Abstract

In an age when the obsessive fixations on virtual reality scenarios and digital simulations of historical events have blurred the boundaries between truth and fiction, collective memory—and the authenticity it purports to maintain—come under threat of irrelevance if not outright extinction. As a distinctive kind of storytelling, filmmaking can be a powerful tool for promoting the collective remembrance of the past. Yet film is a notoriously slippery medium where questions of factual accuracy, objectivity, and truthfulness are concerned.

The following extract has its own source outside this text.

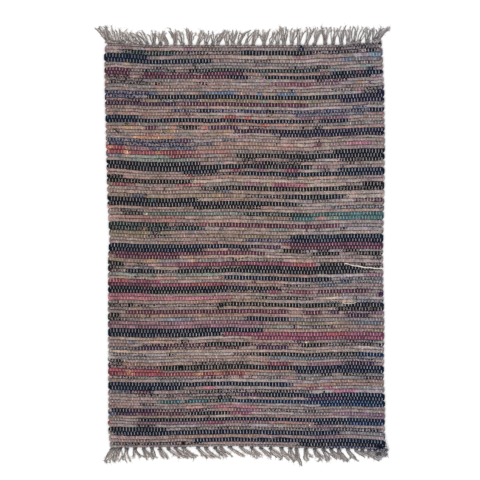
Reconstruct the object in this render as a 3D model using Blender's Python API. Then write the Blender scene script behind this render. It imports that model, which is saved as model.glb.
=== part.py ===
"""A rag rug that lies flat on a floor: a woven body and a fringe of warp ends along each of its ends.

Metres, +Z up. X runs across the rug, Y runs along it towards its top end, and the origin is on the
floor at the middle of the footprint. Sizes and tables are in millimetres.
"""

import math
from typing import NamedTuple

import bmesh
import bpy
from mathutils import Vector

MM = 0.001

# The weave
BODY_LENGTH = 868.0
PICKS = 117
CREST = 6.6  # height of the top of a pick
VALLEY = 4.9  # height between two picks
UNEVEN = 0.35  # how much the heights wander
WAVE = 2.4  # how far a pick wanders along the rug
TURN_BULGE = 1.5  # how far a pick's turn stands out at the selvedge
SIDE_HEIGHT = 2.7  # the selvedge's widest level
SIDE_INSET = 1.1  # how far the selvedge draws in at the floor and on top
FLAT_MARGIN = 40.0  # from the outline to the one large face underneath

# Columns of points across the top, as shares of the width
COLUMNS = (0.012, 0.05, 0.14, 0.26, 0.38, 0.5, 0.62, 0.74, 0.86, 0.95, 0.988)

# The selvedges from the top end down, and where they lie across
SELVEDGES = (
    # along, left, right
    (0, -296.0, 300.5),
    (22, -300.0, 302.0),
    (108, -298.5, 306.0),
    (227, -295.5, 307.0),
    (334, -293.0, 306.0),
    (415, -288.5, 304.0),
    (460, -291.5, 303.0),
    (600, -291.5, 306.0),
    (723, -291.0, 305.0),
    (766, -291.0, 308.0),
    (831, -291.0, 307.0),
    (868, -287.0, 309.0),
)

# How far each end of the weave stands out past its straight line
END_LINES = (
    # across, top, bottom
    (-300, 3.6, 0.6),
    (-255, 3.0, 0.6),
    (-205, -0.8, 0.0),
    (-155, -1.0, -0.4),
    (-20, -1.1, -2.6),
    (100, -1.1, -0.4),
    (145, -1.0, 1.8),
    (225, 0.0, 2.2),
    (270, 4.0, 4.6),
    (310, 6.0, 7.6),
)

# The fringe
HEADER_GAP = 0.35  # from the end of the weave to the strip that holds the strands
HEADER_WIDTH = 2.6
HEADER_HEIGHT = 3.4
STRANDS_A_LOCK = 3
ROOT_SPACING = 3.0
STRAND_WIDTH = (2.1, 1.2)  # at the root and at the tip
STRAND_HEIGHT = (2.6, 1.2)
TIP_SPACING = 3.6  # the least, from one strand's tip to the next one's
LOCK_DRIFT = 1.5  # how far a lock strays from its even place
TIP_DRIFT = 1.2
REACH_DRIFT = 0.06  # as a share of the reach
BEND = 1.25  # how late a strand bends into its lean
STATIONS = (0.3, 0.65, 1.0)  # along a strand


class Fringe(NamedTuple):
    name: str
    outward: int  # along Y: 1 at the top end, -1 at the bottom end
    locks: int
    first: float  # the outer locks' places across
    last: float
    lay: tuple  # how the locks lie


# lean: how far a lock's tip lies to the right of its root; reach: how far it lies out from the weave;
# fan: how far its strands spread
TOP_LAY = (
    # across, lean, reach, fan
    (-284, -27, 27, 9),
    (-274, -14, 34, 8),
    (-262, -4, 28, 8),
    (-244, -12, 26, 8),
    (-206, -13, 25, 9),
    (-190, 0, 28, 11),
    (-163, -11, 25, 9),
    (-145, 0, 32, 12),
    (-114, -2, 33, 14),
    (-96, 10, 31, 8),
    (-64, 5, 30, 8),
    (-50, 14, 31, 8),
    (-34, 2, 31, 10),
    (-8, 11, 31, 8),
    (23, 9, 31, 8),
    (46, 2, 32, 13),
    (75, 7, 40, 8),
    (97, 3, 35, 12),
    (120, 8, 37, 8),
    (156, 11, 37, 8),
    (180, 0, 38, 12),
    (215, 2, 38, 11),
    (248, 13, 38, 8),
    (275, 5, 33, 8),
    (292, 20, 38, 9),
)
BOTTOM_LAY = (
    # across, lean, reach, fan
    (-284, -12, 31, 8),
    (-267, -4, 30, 8),
    (-251, -3, 30, 9),
    (-234, 6, 27, 8),
    (-214, 13, 26, 8),
    (-196, 5, 25, 9),
    (-179, 13, 25, 9),
    (-161, 22, 21, 11),
    (-110, 21, 23, 11),
    (-60, 20, 23, 10),
    (-28, 23, 20, 9),
    (-4, 20, 21, 9),
    (20, 15, 24, 8),
    (50, 20, 24, 9),
    (83, 17, 28, 9),
    (102, 10, 35, 8),
    (118, 4, 38, 8),
    (135, 6, 30, 12),
    (156, 14, 27, 9),
    (190, 19, 27, 9),
    (226, 16, 27, 9),
    (247, 20, 20, 10),
    (270, 19, 30, 9),
    (294, 4, 22, 9),
)
FRINGES = (
    Fringe("fringe_top", 1, 39, -284, 292, TOP_LAY),
    Fringe("fringe_bottom", -1, 33, -280, 294, BOTTOM_LAY),
)

# Colours, linear
TAUPE = (0.21, 0.17, 0.155)
COTTON = (0.25, 0.21, 0.18)
CLOTH_ROUGHNESS = 0.95


def wobble(index, salt):
    """A number from -1 to 1 that depends only on the two it is given."""
    turn = math.sin(index * 12.9898 + salt * 78.233) * 43758.5453
    return 2 * (turn - math.floor(turn)) - 1


def read(table, at, column):
    """A table's column at a place in its first column, along straight lines between its rows."""
    if at <= table[0][0]:
        return table[0][column]
    for low, high in zip(table, table[1:]):
        if at <= high[0]:
            share = (at - low[0]) / (high[0] - low[0])
            return low[column] + share * (high[column] - low[column])
    return table[-1][column]


def end_line(x, outward):
    """Y of the weave's top or bottom end at a place across."""
    return outward * (BODY_LENGTH / 2 + read(END_LINES, x, 1 if outward > 0 else 2))


def weave_point(across, down):
    """X and Y at shares of the width and of the length from the top end."""
    left, right = (read(SELVEDGES, down * BODY_LENGTH, column) for column in (1, 2))
    x = left + across * (right - left)
    y = end_line(x, 1) * (1 - down) + end_line(x, -1) * down
    swing = math.sin(2.1 * x / 100 + 9 * down) + 0.7 * math.sin(4.3 * x / 100 - 17 * down + 1)
    return x, y + WAVE * 0.6 * swing * math.sin(math.pi * down) ** 0.5


def section(step):
    """Points across the weave, over the top from floor to floor. Odd steps run along a pick's crest."""
    crest = step % 2
    down = step / (2 * PICKS)
    height = CREST if crest else VALLEY
    points = []
    for side, across in ((-1, 0.0), (1, 1.0)):
        x, y = weave_point(across, down)
        turn = TURN_BULGE * crest * (0.6 + 0.4 * wobble(step, side))
        levels = (
            (-SIDE_INSET, 0.0),
            (turn, SIDE_HEIGHT),
            (turn * 0.5 - SIDE_INSET, height - SIDE_INSET),
        )
        edge = [Vector((x + side * out, y, z)) for out, z in levels]
        points.append(edge if side < 0 else edge[::-1])
    top = []
    for across in COLUMNS:
        x, y = weave_point(across, down)
        rise = UNEVEN * math.sin(x / 31 + step * 0.37) * math.cos(x / 53 - step * 0.11)
        top.append(Vector((x, y, height + rise)))
    return points[0] + top + points[1]


def loft(bm, sections):
    """Faces between each row of points and the next, and the rows of vertices."""
    rows = [[bm.verts.new(point * MM) for point in row] for row in sections]
    for row, following in zip(rows, rows[1:]):
        for i in range(len(row) - 1):
            bm.faces.new((row[i], row[i + 1], following[i + 1], following[i]))
    return rows


def close_end(bm, row):
    """A wall down to the floor under a row's top points."""
    floor = [bm.verts.new((vert.co.x, vert.co.y, 0)) for vert in row[3:-3]]
    bm.faces.new(row[:4] + floor[:1])
    for i in range(len(floor) - 1):
        bm.faces.new((row[i + 3], row[i + 4], floor[i + 1], floor[i]))
    bm.faces.new(row[-4:] + floor[-1:])


def close_underside(bm):
    """The flat underside: one large rectangle, and a ring of faces from it to the outline."""
    outline = [edge for edge in bm.edges if edge.is_boundary]
    across = min(-SELVEDGES[0][1], SELVEDGES[0][2]) - FLAT_MARGIN
    along = BODY_LENGTH / 2 - FLAT_MARGIN
    corners = [
        bm.verts.new((x * across * MM, y * along * MM, 0))
        for x, y in ((-1, -1), (1, -1), (1, 1), (-1, 1))
    ]
    face = bm.faces.new(corners)
    bmesh.ops.triangle_fill(bm, use_beauty=True, edges=outline + list(face.edges))


def body_mesh():
    bm = bmesh.new()
    rows = loft(bm, [section(step) for step in range(2 * PICKS + 1)])
    close_end(bm, rows[0])
    close_end(bm, rows[-1])
    close_underside(bm)
    return bm


class Strand(NamedTuple):
    root: float
    tip: float
    reach: float


def strands_of(fringe):
    """The strands from left to right. Their tips keep their order, so that none crosses another."""
    strands = []
    pitch = (fringe.last - fringe.first) / (fringe.locks - 1)
    for lock in range(fringe.locks):
        inner = 0 < lock < fringe.locks - 1
        root = fringe.first + lock * pitch + inner * LOCK_DRIFT * wobble(lock, 3)
        lean, reach, fan = (read(fringe.lay, root, column) for column in (1, 2, 3))
        for i in range(STRANDS_A_LOCK):
            side = i - (STRANDS_A_LOCK - 1) / 2
            number = lock * STRANDS_A_LOCK + i
            tip = root + lean + side * fan / 2 + TIP_DRIFT * wobble(number, 5)
            if strands:
                tip = max(tip, strands[-1].tip + TIP_SPACING)
            length = reach * (1 + REACH_DRIFT * wobble(number, 7)) - HEADER_GAP - HEADER_WIDTH
            strands.append(Strand(root + side * ROOT_SPACING, tip, length))
    return strands


def header(bm, fringe, strands):
    """The strip that holds the strands, and the small triangle on its front that each one grows from."""
    sign = fringe.outward
    down = 0.0 if sign > 0 else 1.0
    left, right = weave_point(0.0, down)[0], weave_point(1.0, down)[0]
    half = STRAND_WIDTH[0] / 2

    def vert(x, out, z):
        return bm.verts.new(Vector((x, end_line(x, sign) + sign * (HEADER_GAP + out), z)) * MM)

    back = [left] + [weave_point(across, down)[0] for across in COLUMNS] + [right]
    back_low = [vert(x, 0, 0) for x in back]
    back_high = [vert(x, 0, HEADER_HEIGHT) for x in back]
    low = [vert(left, HEADER_WIDTH, 0)]
    high = [vert(left, HEADER_WIDTH, HEADER_HEIGHT)]
    roots = []
    for strand in strands:
        feet = [vert(strand.root + side * half, HEADER_WIDTH, 0) for side in (-1, 1)]
        peak = vert(strand.root, HEADER_WIDTH, HEADER_HEIGHT)
        roots.append(bm.faces.new((feet[0], feet[1], peak)))
        bm.faces.new((low[-1], feet[0], peak, high[-1]))
        low += feet
        high.append(peak)
    low.append(vert(right, HEADER_WIDTH, 0))
    high.append(vert(right, HEADER_WIDTH, HEADER_HEIGHT))
    bm.faces.new((low[-2], low[-1], high[-1], high[-2]))
    for i in range(len(back) - 1):
        bm.faces.new((back_low[i], back_low[i + 1], back_high[i + 1], back_high[i]))
    bm.faces.new((low[0], high[0], back_high[0], back_low[0]))
    bm.faces.new((low[-1], high[-1], back_high[-1], back_low[-1]))
    bm.faces.new(high + back_high[::-1])
    bm.faces.new(low + back_low[::-1])
    return roots


def grow(bm, root, strand, sign):
    """Draws a strand's triangle out from its root, station by station, with its base on the floor."""
    foot = end_line(strand.root, sign) + sign * (HEADER_GAP + HEADER_WIDTH)
    shift = strand.tip - strand.root
    face = root
    for share in STATIONS:
        heading = Vector((shift * BEND * share ** (BEND - 1), sign * strand.reach, 0)).normalized()
        side = Vector((heading.y, -heading.x, 0)) * sign
        centre = Vector((strand.root + shift * share**BEND, foot + sign * strand.reach * share, 0))
        half = (STRAND_WIDTH[0] + share * (STRAND_WIDTH[1] - STRAND_WIDTH[0])) / 2
        height = STRAND_HEIGHT[0] + share * (STRAND_HEIGHT[1] - STRAND_HEIGHT[0])
        face = bmesh.ops.extrude_discrete_faces(bm, faces=[face])["faces"][0]
        ring = (centre - side * half, centre + side * half, centre + Vector((0, 0, height)))
        for vert, place in zip(face.verts, ring):
            vert.co = place * MM


def fringe_mesh(fringe):
    bm = bmesh.new()
    strands = strands_of(fringe)
    for root, strand in zip(header(bm, fringe, strands), strands):
        grow(bm, root, strand, fringe.outward)
    return bm


def cloth_material(name, colour):
    material = bpy.data.materials.new(name)
    material.use_nodes = True
    shader = material.node_tree.nodes["Principled BSDF"]
    shader.inputs["Base Color"].default_value = (*colour, 1)
    shader.inputs["Roughness"].default_value = CLOTH_ROUGHNESS
    shader.inputs["Metallic"].default_value = 0.0
    return material


def add_piece(collection, name, bm, colour):
    bmesh.ops.recalc_face_normals(bm, faces=bm.faces)
    mesh = bpy.data.meshes.new(name)
    bm.to_mesh(mesh)
    bm.free()
    mesh.materials.append(cloth_material(name, colour))
    piece = bpy.data.objects.new(name, mesh)
    collection.objects.link(piece)
    return piece


def centre_on_footprint(pieces):
    """Moves the pieces so that the origin is at the middle of the footprint."""
    points = [vert.co for piece in pieces for vert in piece.data.vertices]
    for axis in (0, 1):
        places = [point[axis] for point in points]
        middle = (min(places) + max(places)) / 2
        for piece in pieces:
            piece.location[axis] = -middle


def main():
    for obj in list(bpy.data.objects):
        bpy.data.objects.remove(obj)
    collection = bpy.data.collections.new("rag_rug")
    bpy.context.scene.collection.children.link(collection)
    pieces = [add_piece(collection, "rug_body", body_mesh(), TAUPE)]
    for fringe in FRINGES:
        pieces.append(add_piece(collection, fringe.name, fringe_mesh(fringe), COTTON))
    centre_on_footprint(pieces)


main()
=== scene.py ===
"""The rag rug as it looks: every rag, warp end and fringe yarn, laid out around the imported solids.

Tables are in millimetres or, in the rag chart, centimetres. X runs across the rug from left to right
and Y along it towards the top end. Places are worked out in the weave's own frame, whose middle lies
halfway between its two ends, and to_metres() moves them into the row's frame.
"""

import math

import bmesh
import bpy
import numpy as np
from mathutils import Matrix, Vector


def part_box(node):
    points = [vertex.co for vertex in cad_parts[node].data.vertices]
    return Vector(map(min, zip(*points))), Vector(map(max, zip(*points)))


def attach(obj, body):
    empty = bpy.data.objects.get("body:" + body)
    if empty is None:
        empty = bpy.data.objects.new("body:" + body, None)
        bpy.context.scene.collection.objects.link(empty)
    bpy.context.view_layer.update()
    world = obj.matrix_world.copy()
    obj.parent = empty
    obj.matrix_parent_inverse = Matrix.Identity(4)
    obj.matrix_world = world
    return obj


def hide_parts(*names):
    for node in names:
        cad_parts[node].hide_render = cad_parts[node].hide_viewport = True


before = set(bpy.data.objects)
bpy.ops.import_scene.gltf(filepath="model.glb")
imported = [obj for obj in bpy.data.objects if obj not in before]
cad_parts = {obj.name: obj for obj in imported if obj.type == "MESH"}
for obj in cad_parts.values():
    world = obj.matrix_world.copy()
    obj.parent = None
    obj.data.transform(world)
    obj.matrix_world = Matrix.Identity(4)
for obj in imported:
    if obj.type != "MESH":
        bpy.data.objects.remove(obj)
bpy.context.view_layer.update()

MM = 0.001
CM = 10.0  # millimetres

# A wave is given by its size and its step, counted in the stations or bends of what it varies. Two numbers
# without a comment of their own are the least and the greatest.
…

Focusing attention on the Hollywood blockbuster film Invictus (2009) enables us to explore how feature films based on true stories produce modes of collective remembrance that have only tangential relationship to actual histories of real events. Directed by Clint Eastwood, and starring Morgan Freeman as President Nelson Mandela and Matt Damon as Francois Pienaar, captain of South Africa's national rugby team, the Springboks, Invictus recounts the story of South Africa's hosting and winning of the 1995 World Rugby Cup, barely a year after the historic liberation elections of April 1994 brought an official end to white minority rule. The surprising, last-minute victory against the heavily favored Australian national team, the All Blacks, was a highly charged emotional moment in the contemporary history of the New South Africa, capturing the hope for racial reconciliation and the optimism that accompanied the rainbow vision of the future. Invictus fosters a distinctive kind of sentimentalized remembrance that requires a selective, partial engagement with the actual politics of the day and a caricatured understanding of race and racism in contemporary South Africa.